In het controlerapport van [E] van 8 juli 2019, dus van net na de inwerkintreding van het voorbereidingsbesluit, staat het volgende:
“Status werkzaamheden
[Adres E, nr. 1] begane grond met loods
6 kamers gecreëerd/ bouwkundig gereed. Op het moment worden de wanden geëgaliseerd, tegels gezet en geschilderd. Sanitair moeten nog worden geïnstalleerd.
Gezamenlijke keuken of woonkamer nog niet gereed/gestart.”
Uit de foto’s die later aan het controlerapport zijn toegevoegd blijkt ook dat de gezamenlijke gang en de kamers zijn gerealiseerd.

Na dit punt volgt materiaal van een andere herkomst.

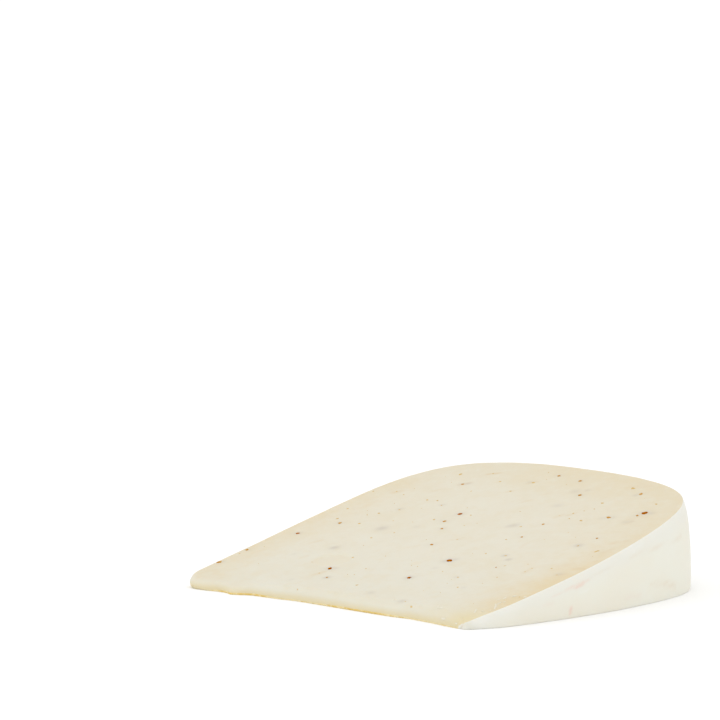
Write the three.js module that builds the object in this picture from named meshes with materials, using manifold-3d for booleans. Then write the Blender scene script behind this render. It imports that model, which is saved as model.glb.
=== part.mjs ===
// A wedge of semi-firm goat cheese with truffle flecks, lying on one of its two cut faces.
// It is a slice of a tall round wheel. Both flat faces are knife cuts that run the whole
// height of the wheel and nearly meet at the thin edge, and the curved outside is pale rind.
// Millimetres. X runs from the thin edge to the rim, Y across the wheel's height, Z up.

import * as THREE from "three";
import { mergeVertices } from "three/addons/utils/BufferGeometryUtils.js";
import Module from "manifold-3d";

// The wheel, whose axis lies along Y
const WHEEL_RADIUS = 109.2;
const WHEEL_HEIGHT = 101.4;
// The cuts just missed the middle of the wheel, so its axis is behind the thin edge and below the base
const AXIS_BEHIND_EDGE = 1.3;
const AXIS_BELOW_BASE = 3.5;
// Each side of the wheel: how it swells outwards from the axis and fills out at the shoulder,
// and how long it stays flat and how square the shoulder turns
const NEAR_SIDE = { swell: 0.235, fullness: 0.6, flatness: 2.7, squareness: 2.55 };
const FAR_SIDE = { swell: 0, fullness: 0.04, flatness: 6.3, squareness: 2.4 };
const FULLNESS_POWER = 6;
// The rim's crown sits towards the far side
const CROWN_SHIFT = 5.9;
const CROWN_POWER = 3;

// The cuts: the upper one is this high over the place where X is zero
const WEDGE_ANGLE = THREE.MathUtils.degToRad(13);
const THIN_EDGE = 3.55;
// The upper cut rolls down softly towards the thin edge
const ROLL_FROM = 2.5;
const ROLL_RADIUS = 33;

// The thin edge's uneven line, as places across the wheel and how far they reach beyond X zero
const EDGE_LINE = [
  { across: 45, reach: 5.2 },
  { across: 41.5, reach: 4.9 },
  { across: 38, reach: 3.9 },
  { across: 35, reach: 4.2 },
  { across: 32, reach: 5.2 },
  { across: 28.5, reach: 2.4 },
  { across: 25, reach: 1.8 },
  { across: 20, reach: 1.5 },
  { across: 12.5, reach: 0.4 },
  { across: 0, reach: 0.6 },
  { across: -12, reach: 0.9 },
  { across: -21, reach: 0.9 },
  { across: -26.5, reach: 0.2 },
  { across: -36, reach: 1.2 },
  { across: -42, reach: 2.2 },
];
// The far end of the thin edge is round, and the near end sweeps back into the near side
const FAR_CORNER_FROM = 2;
const NEAR_CORNER_REACH = 2.7;
const NEAR_SWEEP = 13.7;
const NEAR_INSET = 3.4;
const SIDE_FLARE = THREE.MathUtils.degToRad(8);

// Truffle flecks that stand slightly proud of the upper cut face
const BOLD_FLECKS = [
  { along: 15, across: 15, length: 2.6 },
  { along: 17, across: -11.5, length: 2.2 },
  { along: 31.5, across: -12.5, length: 2.6 },
  { along: 34.5, across: 44.5, length: 1.8 },
  { along: 40, across: 1, length: 1.8 },
  { along: 45.5, across: 39, length: 1.8 },
  { along: 63, across: 11, length: 2.2 },
  { along: 84, across: 28, length: 1.8 },
  { along: 87, across: -11.5, length: 1.9 },
  { along: 98.5, across: 6, length: 1.9 },
  { along: 74.5, across: -31.5, length: 2.2 },
  { along: 81, across: -39, length: 2.8 },
];
const SMALL_FLECKS = 44;
const SMALL_FLECK_LENGTH = { least: 0.9, most: 1.5 };
const FLECK_WIDTH = 0.55;
const FLECK_THICKNESS = 0.6;
const FLECK_STANDS_PROUD = 0.22;
const FLECK_SPACING = 8.5;
const FLECK_MARGIN = 3.5;
const FLECK_SEED = 41;

// How finely the curves are cut into faces
const WHEEL_STEPS = 240;
const SIDE_STEPS = 24;
const CORNER_STEPS = 8;
const EDGE_STEPS = 60;

// How far the cutting outlines reach past the wheel
const REACH = 140;

// Half the wheel's height on one side, at a share of its radius
function sideHeight(side, share) {
  const swelling = 1 + side.swell * share + side.fullness * share ** FULLNESS_POWER;
  const shoulder = Math.max(1 - share ** side.flatness, 0) ** (1 / side.squareness);
  return 0.5 * WHEEL_HEIGHT * swelling * shoulder;
}

// Where the wheel's near and far surfaces are in Y, at a share of its radius
function wheelSpan(share) {
  const middle = CROWN_SHIFT * share ** CROWN_POWER;
  return {
    near: middle - sideHeight(NEAR_SIDE, share),
    far: middle + sideHeight(FAR_SIDE, share),
  };
}

// Shares of the radius from the axis to the rim, closer together round the shoulder
function radiusShares(side) {
  const shares = [];
  for (let step = 0; step <= SIDE_STEPS; step += 1) {
    const turn = (step / SIDE_STEPS) * (Math.PI / 2);
    shares.push(Math.sin(turn) ** (2 / side.flatness));
  }
  return shares;
}

// The wheel as a turned solid: its profile goes up the near side, over the rim and back
function wheelGeometry() {
  const nearPoints = radiusShares(NEAR_SIDE).map(
    (share) => new THREE.Vector2(share * WHEEL_RADIUS, wheelSpan(share).near),
  );
  const farPoints = radiusShares(FAR_SIDE).map(
    (share) => new THREE.Vector2(share * WHEEL_RADIUS, wheelSpan(share).far),
  );
  const profile = [...nearPoints, ...farPoints.reverse().slice(1)];
  const geometry = new THREE.LatheGeometry(profile, WHEEL_STEPS);
  geometry.translate(-AXIS_BEHIND_EDGE, 0, -AXIS_BELOW_BASE);
  return geometry;
}

// Height of the upper cut face over a place that is given along X, where it is flat
function cutHeight(x) {
  return THIN_EDGE + x * Math.tan(WEDGE_ANGLE);
}

// The space between the two cuts, seen from the side
function cutGeometry() {
  const centreX = ROLL_FROM + ROLL_RADIUS * Math.sin(WEDGE_ANGLE);
  const centreZ = cutHeight(ROLL_FROM) - ROLL_RADIUS * Math.cos(WEDGE_ANGLE);
  const backX = -EDGE_LINE[0].reach - 1;
  const backAngle = Math.acos((backX - centreX) / ROLL_RADIUS);
  const outline = new THREE.Shape();
  outline.moveTo(backX, 0);
  outline.lineTo(REACH, 0);
  outline.lineTo(REACH, cutHeight(REACH));
  outline.absarc(centreX, centreZ, ROLL_RADIUS, 0.5 * Math.PI + WEDGE_ANGLE, backAngle);
  outline.closePath();
  const geometry = new THREE.ExtrudeGeometry(outline, {
    depth: 2 * REACH,
    bevelEnabled: false,
    curveSegments: CORNER_STEPS,
  });
  geometry.rotateX(Math.PI / 2);
  geometry.translate(0, REACH, 0);
  return geometry;
}

// Where the near side's outline is on the base, with the sweep that leads into the thin edge
function sweptSide(x) {
  const share = Math.hypot(x + AXIS_BEHIND_EDGE, AXIS_BELOW_BASE) / WHEEL_RADIUS;
  const left = 1 - (x + NEAR_CORNER_REACH) / NEAR_SWEEP;
  return wheelSpan(share).near + NEAR_INSET * left ** 2;
}

// The outline seen from above: round far corner, uneven thin edge and swept near corner
function edgeGeometry() {
  const edgeShare = Math.hypot(AXIS_BEHIND_EDGE, AXIS_BELOW_BASE) / WHEEL_RADIUS;
  const farSide = wheelSpan(edgeShare).far;
  const tip = EDGE_LINE[0];
  const tipAcross = farSide - tip.across;
  const widening = REACH * Math.tan(SIDE_FLARE);
  const edge = EDGE_LINE.map((place) => new THREE.Vector2(-place.reach, place.across));
  edge.push(new THREE.Vector2(-NEAR_CORNER_REACH, sweptSide(-NEAR_CORNER_REACH)));
  const edgeCurve = new THREE.SplineCurve(edge);
  const outline = new THREE.Shape();
  outline.moveTo(REACH, sweptSide(NEAR_SWEEP - NEAR_CORNER_REACH) - widening);
  outline.lineTo(REACH, farSide + widening);
  outline.absellipse(
    FAR_CORNER_FROM,
    tip.across,
    FAR_CORNER_FROM + tip.reach,
    tipAcross,
    0.5 * Math.PI,
    Math.PI,
  );
  for (const place of edgeCurve.getPoints(EDGE_STEPS).slice(1)) {
    outline.lineTo(place.x, place.y);
  }
  for (let step = 1; step <= CORNER_STEPS; step += 1) {
    const x = -NEAR_CORNER_REACH + (step / CORNER_STEPS) * NEAR_SWEEP;
    outline.lineTo(x, sweptSide(x));
  }
  outline.closePath();
  const geometry = new THREE.ExtrudeGeometry(outline, {
    depth: REACH,
    bevelEnabled: false,
    curveSegments: CORNER_STEPS,
  });
  geometry.translate(0, 0, -REACH / 4);
  return geometry;
}

// The same numbers between 0 and 1 each time, from one seed
function seededDraw(seed) {
  let state = seed;
  return () => {
    state = (state * 1664525 + 1013904223) % 4294967296;
    return state / 4294967296;
  };
}

// Whether a place on the upper cut face lies inside the rind by a margin
function insideRind(along, across) {
  const x = along * Math.cos(WEDGE_ANGLE);
  const outwards = x + AXIS_BEHIND_EDGE + FLECK_MARGIN;
  const share = Math.hypot(outwards, cutHeight(x) + AXIS_BELOW_BASE) / WHEEL_RADIUS;
  if (share >= 1 || along < FLECK_MARGIN) {
    return false;
  }
  const span = wheelSpan(share);
  return across > span.near + FLECK_MARGIN && across < span.far - FLECK_MARGIN;
}

// Small flecks, spread evenly between the bold ones
function spreadFlecks(draw) {
  const flecks = [...BOLD_FLECKS];
  while (flecks.length < BOLD_FLECKS.length + SMALL_FLECKS) {
    const along = draw() * WHEEL_RADIUS;
    const across = (draw() - 0.5) * WHEEL_HEIGHT * 1.1;
    const size = SMALL_FLECK_LENGTH.most - SMALL_FLECK_LENGTH.least;
    const length = SMALL_FLECK_LENGTH.least + draw() * size;
    const crowded = flecks.some(
      (other) => Math.hypot(along - other.along, across - other.across) < FLECK_SPACING,
    );
    if (!crowded && insideRind(along, across)) {
      flecks.push({ along, across, length });
    }
  }
  return flecks;
}

// One fleck: a flattened, angular grain sunk into the sloping cut face
function fleckGeometry(fleck, draw) {
  const geometry = new THREE.IcosahedronGeometry(1, 0);
  geometry.scale(fleck.length / 2, fleck.length * FLECK_WIDTH * 0.5, FLECK_THICKNESS / 2);
  geometry.rotateZ(draw() * Math.PI);
  geometry.rotateY(-WEDGE_ANGLE);
  const x = fleck.along * Math.cos(WEDGE_ANGLE);
  const sunk = FLECK_THICKNESS / 2 - FLECK_STANDS_PROUD;
  geometry.translate(
    x + sunk * Math.sin(WEDGE_ANGLE),
    fleck.across,
    cutHeight(x) - sunk * Math.cos(WEDGE_ANGLE),
  );
  return geometry;
}

const wasm = await Module();
wasm.setup();

// A closed solid from a geometry, without the empty triangles at a turned shape's poles
function toSolid(geometry) {
  const bare = geometry.clone();
  bare.deleteAttribute("normal");
  bare.deleteAttribute("uv");
  const merged = mergeVertices(bare, 1e-4);
  const corners = Array.from(merged.index.array);
  const kept = [];
  for (let first = 0; first < corners.length; first += 3) {
    const [a, b, c] = corners.slice(first, first + 3);
    if (a !== b && b !== c && c !== a) {
      kept.push(a, b, c);
    }
  }
  const mesh = new wasm.Mesh({
    numProp: 3,
    vertProperties: new Float32Array(merged.attributes.position.array),
    triVerts: new Uint32Array(kept),
  });
  return new wasm.Manifold(mesh);
}

// A geometry from a solid, flat shaded
function toGeometry(solid) {
  const mesh = solid.getMesh();
  const geometry = new THREE.BufferGeometry();
  geometry.setAttribute("position", new THREE.BufferAttribute(mesh.vertProperties, 3));
  geometry.setIndex(new THREE.BufferAttribute(mesh.triVerts, 1));
  geometry.computeVertexNormals();
  return geometry;
}

// The wedge with its flecks, its base at height zero and its footprint centred on the origin
function wedgeGeometry() {
  const draw = seededDraw(FLECK_SEED);
  let wedge = toSolid(wheelGeometry());
  wedge = wedge.intersect(toSolid(cutGeometry()));
  wedge = wedge.intersect(toSolid(edgeGeometry()));
  for (const fleck of spreadFlecks(draw)) {
    wedge = wedge.add(toSolid(fleckGeometry(fleck, draw)));
  }
  const geometry = toGeometry(wedge);
  geometry.computeBoundingBox();
  const middle = geometry.boundingBox.getCenter(new THREE.Vector3());
  geometry.translate(-middle.x, -middle.y, 0);
  return geometry;
}

const cheeseColour = new THREE.MeshStandardMaterial({
  color: "#e8e2cf",
  roughness: 0.5,
  metalness: 0,
});
const cheese = new THREE.Mesh(wedgeGeometry(), cheeseColour);
cheese.name = "cheese_wedge";

const part = new THREE.Group();
part.add(cheese);

export default part;
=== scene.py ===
import math
import random

import bmesh
import bpy
from mathutils import Matrix, Vector, kdtree, noise
from mathutils.bvhtree import BVHTree


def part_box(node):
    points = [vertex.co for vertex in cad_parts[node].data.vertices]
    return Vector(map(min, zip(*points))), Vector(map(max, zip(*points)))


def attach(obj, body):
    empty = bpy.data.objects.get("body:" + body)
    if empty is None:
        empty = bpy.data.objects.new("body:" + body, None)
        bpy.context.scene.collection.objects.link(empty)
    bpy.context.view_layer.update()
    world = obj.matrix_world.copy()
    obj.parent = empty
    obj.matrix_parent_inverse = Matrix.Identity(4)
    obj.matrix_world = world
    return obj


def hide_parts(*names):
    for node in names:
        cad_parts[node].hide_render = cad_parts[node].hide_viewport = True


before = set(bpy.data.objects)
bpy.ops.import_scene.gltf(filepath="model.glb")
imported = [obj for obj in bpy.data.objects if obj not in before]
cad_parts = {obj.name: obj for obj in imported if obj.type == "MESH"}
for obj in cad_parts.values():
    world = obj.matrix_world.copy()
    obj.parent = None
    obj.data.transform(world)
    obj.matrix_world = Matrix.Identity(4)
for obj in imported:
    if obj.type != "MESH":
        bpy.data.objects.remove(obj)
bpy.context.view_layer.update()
lowest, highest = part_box("cheese_wedge")

MM = 0.001

# The wheel, whose axis lies along Y behind the thin edge and below the base
WHEEL_RADIUS = 109.2 * MM
WHEEL_HEIGHT = 101.4 * MM
AXIS_BEHIND_EDGE = 1.3 * MM
AXIS_BELOW_BASE = 3.5 * MM
# Each side of the wheel: how it swells and fills out, how long it stays flat, how square it turns
NEAR = {"sign": -1, "swell": 0.235, "fullness": 0.6, "flatness": 2.7, "squareness": 2.55}
FAR = {"sign": 1, "swell": 0.0, "fullness": 0.04, "flatness": 6.3, "squareness": 2.4}
FULLNESS_POWER = 6
CROWN_SHIFT = 5.9 * MM
CROWN_POWER = 3

# The cuts: the upper one is this high over X zero, and rolls down softly towards the thin edge
WEDGE_ANGLE = math.radians(13)
RISE = math.tan(WEDGE_ANGLE)
THIN_EDGE = 3.55 * MM
ROLL_FROM = 2.5 * MM
ROLL_RADIUS = 33 * MM
BASE_CUT = Vector((0, 0, -1))
# Towards its far end the thin edge is thicker, because the upper cut rolls down less there
ROLL_FADES = (30 * MM, 44 * MM)
# The upper cut also droops a little at the near corner, and along the near side towards the rim
CORNER_DROOP = 0.5 * MM
DROOP_REACH = 12 * MM
NEAR_SIDE_DROOP = 0.25 * MM
NEAR_SIDE_DROOP_GROWS = (15 * MM, 70 * MM)
NEAR_SIDE_DROOP_WIDTH = 45 * MM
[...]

De natte ruimte binnen een kamer is betegeld en er zitten aansluitingen voor douche en toilet. Op de foto’s staan verder nog bouwmaterialen.
8.5.
Uit deze stukken blijkt naar het oordeel van de rechtbank dat de verbouwingswerkzaamheden aan de loods om daarin studentenkamers te realiseren al waren aangevangen en zelfs al ver waren gevorderd voorafgaand aan de inwerkingtreding van het voorbereidingsbesluit op 5 juli 2019. Dat het aantal kamers na 5 juli 2019 is vergroot, is ook niet gebleken.
De rechtbank komt daarom tot de conclusie dat er geen sprake is van een woningomzetting, zodat er ook geen sprake is van een overtreding van het voorbereidingsbesluit.
De beroepsgrond slaagt. De rechtbank komt dan ook aan hetgeen eiser heeft aangevoerd niet toe en zal dit buiten beschouwing laten.
Conclusie
9. Het beroep is gegrond en de rechtbank vernietigt het bestreden besluit. Omdat er geen sprake is van een overtreding voorziet de rechtbank zelf in de zaak door het primaire besluit te herroepen en te bepalen dat deze uitspraak in zoverre in de plaats treedt van het vernietigde besluit. Dit betekent dat de last onder dwangsom voor het pand [Adres E, nr. 1] van tafel is.
Proceskosten en griffierecht
10. Omdat het beroep gegrond is, krijgt eiser een vergoeding voor de proceskosten die hij heeft gemaakt. Het college moet die vergoeding betalen. De vergoeding wordt met toepassing van het Besluit proceskosten bestuursrecht als volgt berekend. De bijstand door een gemachtigde levert 4.0 punten op (1 punt voor het indienen van het bezwaarschrift met een waarde per punt van € 597, 1 punt voor het verschijnen op de hoorzitting met een waarde per punt van € 597, 1 punt voor het indienen van het beroepschrift met een waarde per punt van € 837 en 1 punt voor het verschijnen op de zitting met een waarde per punt van € 837), bij een wegingsfactor 1. Toegekend wordt € 2.868.
De rechtbank bepaalt dat het college aan eiser het door hem betaalde griffierecht moet vergoeden.
Beslissing
De rechtbank:
verklaart het beroep gegrond;
vernietigt het bestreden besluit;
herroept het primaire besluit en bepaalt dat deze uitspraak in de plaats treedt van het vernietigde bestreden besluit;
draagt verweerder op het betaalde griffierecht van € 181 aan eiser te vergoeden;
veroordeelt verweerder in de proceskosten van eiser tot een bedrag van € 2.868.
Deze uitspraak is gedaan door mr. A.L.M. Steinebach-de Wit, voorzitter, en mr. G.A. van der Straaten en mr. G.M. van den Broek, leden, in aanwezigheid van mr. E. Mengerink, griffier. De uitspraak is uitgesproken in het openbaar op 9 februari 2023.
griffier
voorzitter
Een afschrift van deze uitspraak is verzonden aan partijen op:
Bent u het niet eens met deze uitspraak?
Als u het niet eens bent met deze uitspraak, kunt u een brief sturen naar de Afdeling bestuursrechtspraak van de Raad van State waarin u uitlegt waarom u het er niet mee eens bent. Dit heet een beroepschrift. U moet dit beroepschrift indienen binnen 6 weken na de dag waarop deze uitspraak is verzonden. U ziet deze datum hierboven.
Staatscourant 2019, 38195 en Gemeenteblad 2019, 166885.